A useful way to think about this zone is not as prophecy but as a decision point. Price around $2.20 suggests the market is still negotiating whether Ripple’s roadmap can translate into network-level adoption. When adoption is uncertain, XRP tends to trade more like a high-beta asset—fast repricing up and down—rather than a steady, cash-flow-like story.
Practically, anyone trading XRP here should separate time horizons. Short-term traders care about volatility and liquidity; long-term holders should care about whether XRPL usage, payment corridors, and enterprise integrations are compounding. Conflating those two is how people get shaken out of otherwise good theses.

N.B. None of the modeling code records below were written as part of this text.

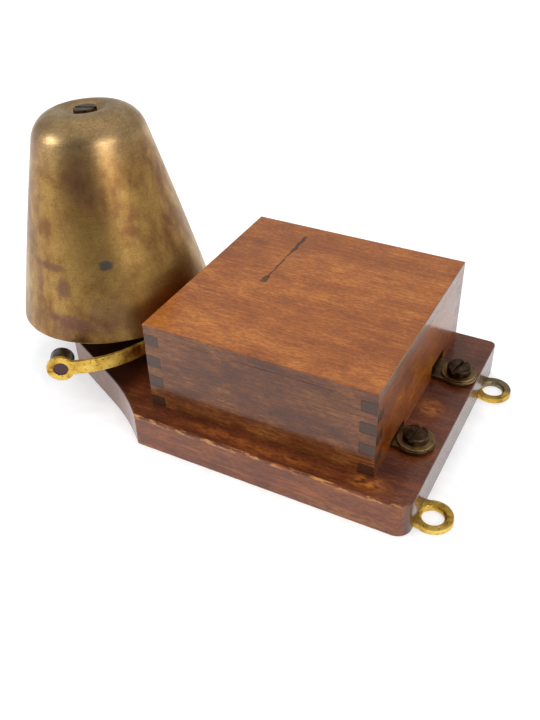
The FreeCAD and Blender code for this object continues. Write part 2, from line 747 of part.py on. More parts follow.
# Cores, bobbins, windings and the yoke that joins the cores
coil_xs = [-coil_spacing / 2.0, coil_spacing / 2.0]
core_length = yoke_front - core_face
cores = []
bobbins = []
windings = []
core_screws = []
screw_length = yoke_thickness + core_screw_depth
for x, turn in zip(coil_xs, small_slot_turns):
    core = rod(core_radius, core_length, V(x, core_face, arm_z), Y)
    core = core.cut(rod(pillar_screw_radius + thread_gap, core_screw_depth + thread_gap,
                        V(x, yoke_front - core_screw_depth - thread_gap, arm_z), Y))
    cores.append(core)
    start = core_face + core_nose
    spool = rod(core_radius + seat_gap + bobbin_wall, bobbin_length, V(x, start, arm_z), Y)
    flange = rod(bobbin_flange_radius, flange_thickness, V(x, start, arm_z), Y)
    back_flange = rod(bobbin_flange_radius, flange_thickness,
                      V(x, start + bobbin_length - flange_thickness, arm_z), Y)
    spool = spool.fuse([flange, back_flange]).removeSplitter()
    bobbins.append(spool.cut(rod(core_radius + seat_gap, bobbin_length, V(x, start, arm_z), Y)))
    windings.append(tube(winding_radius, core_radius + seat_gap + bobbin_wall,
                         bobbin_length - 2 * flange_thickness, V(x, start + flange_thickness, arm_z), Y))
    screw = machine_screw(pillar_head_radius, pillar_head_height, pillar_screw_radius, screw_length, turn)
    core_screws.append(lay(screw, V(x, yoke_front + yoke_thickness, arm_z), Y))
save("magnet_cores", *cores)
save("coil_bobbins", *bobbins)
save("coil_windings", *windings)
save("core_screws", *core_screws)
yoke_top = arm_z + yoke_above_axis
yoke = box(-yoke_length / 2.0, yoke_length / 2.0, yoke_front, yoke_front + yoke_thickness, top, yoke_top)
yoke_foot = box(-yoke_length / 2.0, yoke_length / 2.0, yoke_front, yoke_front + yoke_foot_depth,
                top, top + yoke_foot_thickness)
yoke = yoke.fuse(yoke_foot).removeSplitter()
for x in coil_xs:
    yoke = yoke.cut(rod(pillar_screw_radius + thread_gap, yoke_thickness, V(x, yoke_front, arm_z), Y))
for point in yoke_holes:
    yoke = yoke.cut(rod(wood_screw_radius + thread_gap, yoke_foot_thickness, V(point.x, point.y, top)))
save("magnet_yoke", yoke)


def round_wood_screw(length, turn):
    # A cheese-head wood screw with the underside of its head at height zero
    point = wood_screw_radius * point_share
    head = slotted_head(wood_head_radius, wood_head_height, V(0, 0, 0),
                        small_slot_width, small_slot_depth, turn)
    shank = rod(wood_screw_radius, length - point, V(0, 0, -length + point))
    tip = Part.makeCone(wood_screw_radius * point_end_share, wood_screw_radius, point, V(0, 0, -length))
    return head.fuse([shank, tip]).removeSplitter()


save("yoke_screws", *[lay(round_wood_screw(wood_screw_length, turn), point, Z)
                      for point, turn in zip(yoke_holes, small_slot_turns)])

# Terminal strips, each a round lug outside, a wide neck in the notch and a flat strip under the cover
strips = []
collars = []
for point, hole in zip(terminals, strip_holes):
    z0 = top + lug_lift
    lug = rod(lug_radius, lug_thickness, V(point.x, point.y, z0))
    bar = box(strip_inner_x, point.x, point.y - strip_width / 2.0, point.y + strip_width / 2.0,
              z0, z0 + lug_thickness)
    neck = box(inner + cover_gap, point.x, point.y - strip_neck_width / 2.0,
               point.y + strip_neck_width / 2.0, z0, z0 + lug_thickness)
    piece = lug.fuse([bar, neck]).removeSplitter()
    piece = piece.cut(rod(terminal_screw_radius + thread_gap, lug_thickness, V(point.x, point.y, z0)))
    piece = piece.cut(rod(wood_screw_radius + thread_gap, lug_thickness, V(hole.x, hole.y, z0)))
    strips.append(piece)
    collars.append(tube(lug_collar_radius, terminal_screw_radius + thread_gap, lug_lift, point))
    collars.append(tube(strip_collar_radius, wood_screw_radius + thread_gap, lug_lift,
                        V(hole.x, hole.y, top)))
save("near_terminal_strip", strips[0])
save("far_terminal_strip", strips[1])
save("terminal_strip_collars", *collars)
save("terminal_strip_screws", *[lay(round_wood_screw(wood_screw_length, turn), point, Z)
                                for point, turn in zip(strip_holes, small_slot_turns)])
for name, point, turn in zip(("near", "far"), terminals, terminal_slot_turns):
    lug_top = V(point.x, point.y, top + lug_lift + lug_thickness)
    washer = tube(terminal_washer_radius, terminal_screw_radius + thread_gap, washer_thickness, lug_top)
    save(name + "_terminal_washer", washer)
    head_base = lug_top + V(0, 0, washer_thickness)
    head = slotted_head(terminal_head_radius, terminal_head_height, V(0, 0, 0),
                        slot_width, slot_depth, turn)
    body = head.fuse(rod(terminal_screw_radius, terminal_screw_depth, V(0, 0, -terminal_screw_depth)))
    save(name + "_terminal_screw", lay(body.removeSplitter(), head_base, Z))

# Hanging plates and their screws
for name, eye in zip(("near", "far"), eyes):
    plate = plate_blank(eye, 0.0)
    plate = plate.cut(rod(plate_hole_radius, plate_thickness, eye))
    plate = plate.cut(Part.makeCone(plate_hole_radius, plate_hole_radius + plate_countersink,
                                    plate_countersink, eye + V(0, 0, plate_thickness - plate_countersink)))
    for point in plate_screws:
        if point.y == eye.y:
            hole = flat_screw_hole(wood_head_radius, wood_head_height, wood_screw_radius,
                                   plate_screw_length, thread_gap)
            plate = plate.cut(lay(hole, point, V(0, 0, -1)))
    save(name + "_hanging_plate", plate)
save("hanging_plate_screws",
     *[lay(flat_screw(wood_head_radius, wood_head_height, wood_screw_radius, plate_screw_length, turn),
           point, V(0, 0, -1)) for point, turn in zip(plate_screws, plate_slot_turns)])

# Screws from the back into the gong pillar, the spring post and the contact post
pillar_screw_set = []
reaches = (pillar_screw_reach, pillar_screw_reach, contact_post_screw_reach)
for point, reach, turn in zip(pillar_points, reaches, pillar_slot_turns):
    head_top = V(point.x, point.y, pillar_screw_recess + pillar_head_height)
    length = top + reach - head_top.z
    screw = machine_screw(pillar_head_radius, pillar_head_height, pillar_screw_radius, length, turn)
    pillar_screw_set.append(lay(screw, head_top, V(0, 0, -1)))
save("pillar_screws", *pillar_screw_set)

# Leads from the strips to the coils and the two posts
run_z = top + lug_lift + lug_thickness / 2.0
winding_front = core_face + core_nose + flange_thickness
strip_edge_y = near_terminal_y - strip_width / 4.0
contact_post_face = contact_post.x + half_post
save("lead_strip_to_contact_post",
     lead([V(strip_inner_x, strip_edge_y, run_z), V(strip_inner_x - lead_run, strip_edge_y, run_z),
           V(contact_post_face + lead_last_run, contact_post.y, run_z),
           V(contact_post_face, contact_post.y, run_z)],
          lead_bend))
coil_side = coil_spacing / 2.0 + winding_radius
lead_drop_x = coil_side + lead_from_coil
post_lead_y = winding_front + lead_from_flange
save("lead_coil_to_spring_post",
     lead([V(coil_side + thread_gap, post_lead_y, arm_z), V(lead_drop_x, post_lead_y, arm_z),
           V(lead_drop_x, post_lead_y, run_z), V(post_mid.x, post_lead_y, run_z),
           V(post_mid.x, armature_front + post_depth, run_z)], lead_bend))
lead_back_y = yoke_front + yoke_foot_depth + lead_behind_yoke
save("lead_coil_to_far_strip",
     lead([V(-coil_side - thread_gap, post_lead_y, arm_z), V(-lead_drop_x, post_lead_y, arm_z),
           V(-lead_drop_x, post_lead_y, run_z), V(-lead_drop_x, lead_back_y, run_z),
           V(strip_inner_x + lead_strip_inset, lead_back_y, run_z),
           V(strip_inner_x + lead_strip_inset, far_terminal_y + strip_width / 2.0, run_z)], lead_bend))
between = coil_spacing / 2.0 - winding_radius
save("lead_between_coils",
     rod(lead_radius, 2.0 * between, V(-between, post_lead_y, arm_z), X))
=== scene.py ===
import json
import math

import bmesh
import bpy
from mathutils import Matrix, Vector


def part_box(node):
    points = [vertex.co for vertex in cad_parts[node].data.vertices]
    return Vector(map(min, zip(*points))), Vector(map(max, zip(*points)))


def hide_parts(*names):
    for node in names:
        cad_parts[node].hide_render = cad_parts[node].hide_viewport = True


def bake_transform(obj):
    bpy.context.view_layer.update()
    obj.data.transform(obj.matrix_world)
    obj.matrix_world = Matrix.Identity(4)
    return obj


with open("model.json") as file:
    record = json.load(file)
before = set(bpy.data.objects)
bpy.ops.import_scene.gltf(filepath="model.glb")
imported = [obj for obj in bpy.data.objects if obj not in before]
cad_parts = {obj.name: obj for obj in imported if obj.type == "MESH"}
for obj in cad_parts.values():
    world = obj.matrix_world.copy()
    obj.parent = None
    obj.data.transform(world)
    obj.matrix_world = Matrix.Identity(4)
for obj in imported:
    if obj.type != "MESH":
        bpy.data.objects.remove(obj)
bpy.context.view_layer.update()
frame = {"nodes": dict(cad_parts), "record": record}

# Shaders work in millimetres, the scene in metres
MM = 1000.0

# Places on the object, in the frame's millimetres
LID_UNDERSIDE = 46.7
LID_TOP = 51.0
BOARD_TOP = 14.3
BOARD_NEAR = -54.1
COVER_END = 45.0
# Where the painted shadow on the tongue's top is full, and where it has faded out
TONGUE_DARK = -66.0
TONGUE_LIGHT = -54.0
# Where a slot in the terminal end is painted as shade, and its size
END_SLOT = (COVER_END, 38.0, 42.2)
END_SLOT_SIZE = (2.0, 0.8, 1.4)
STROKE_X = -19.4
STROKE_NEAR_Y = -2.0
STROKE_FAR_Y = 37.0
FAR_EYE_X = 65.3
FAR_EYE_Y = 35.0
SHANK_END = (-79.9, -54.0, 24.8)
SHANK_END_SIZE = (3.3, 2.6, 3.3)

# The gong: its mouth's centre, its axis, and how high its body ends and its crown begins
GONG_MOUTH = (-89.2, -2.2, 26.0)
GONG_AXIS = (-0.072542, 0.042573, 0.996456)
GONG_BODY_ENDS = 60.0
GONG_CROWN_BEGINS = 76.0
DENT = (-72.5, -27.5, 58.3)
DENT_SIZE = (2.8, 2.4, 1.9)

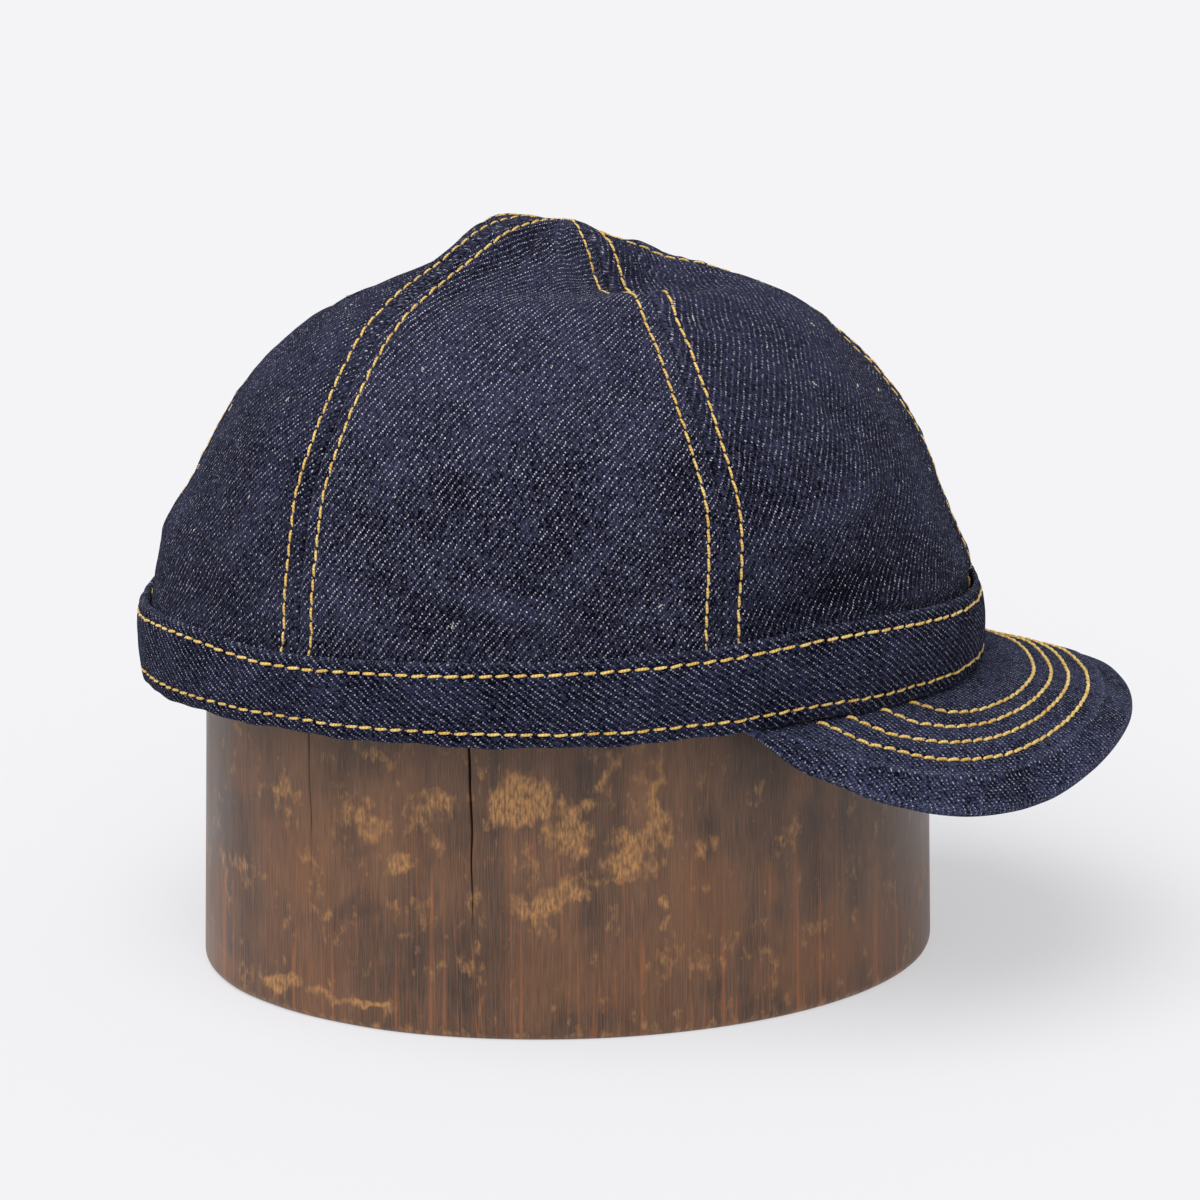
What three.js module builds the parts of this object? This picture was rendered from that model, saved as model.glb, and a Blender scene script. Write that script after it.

Ripple acquisitions and integrations: building an enterprise stack around XRPL
Ripple’s recent deal-making has a clear pattern: assemble the pieces that institutions require to move serious money—execution, custody, treasury workflows, and stable-value rails—then stitch them into a single enterprise experience. If done well, that reduces friction for corporates and financial institutions that want blockchain benefits without reinventing their back office.
What matters for XRP is whether these components increase throughput and stickiness on XRPL. An acquisition only supports the token if it either (a) directly drives more settlement activity using XRPL/XRP, or (b) makes it easier for enterprises to onboard and stay. Otherwise, the market may reward Ripple’s business expansion without assigning much incremental value to XRP itself.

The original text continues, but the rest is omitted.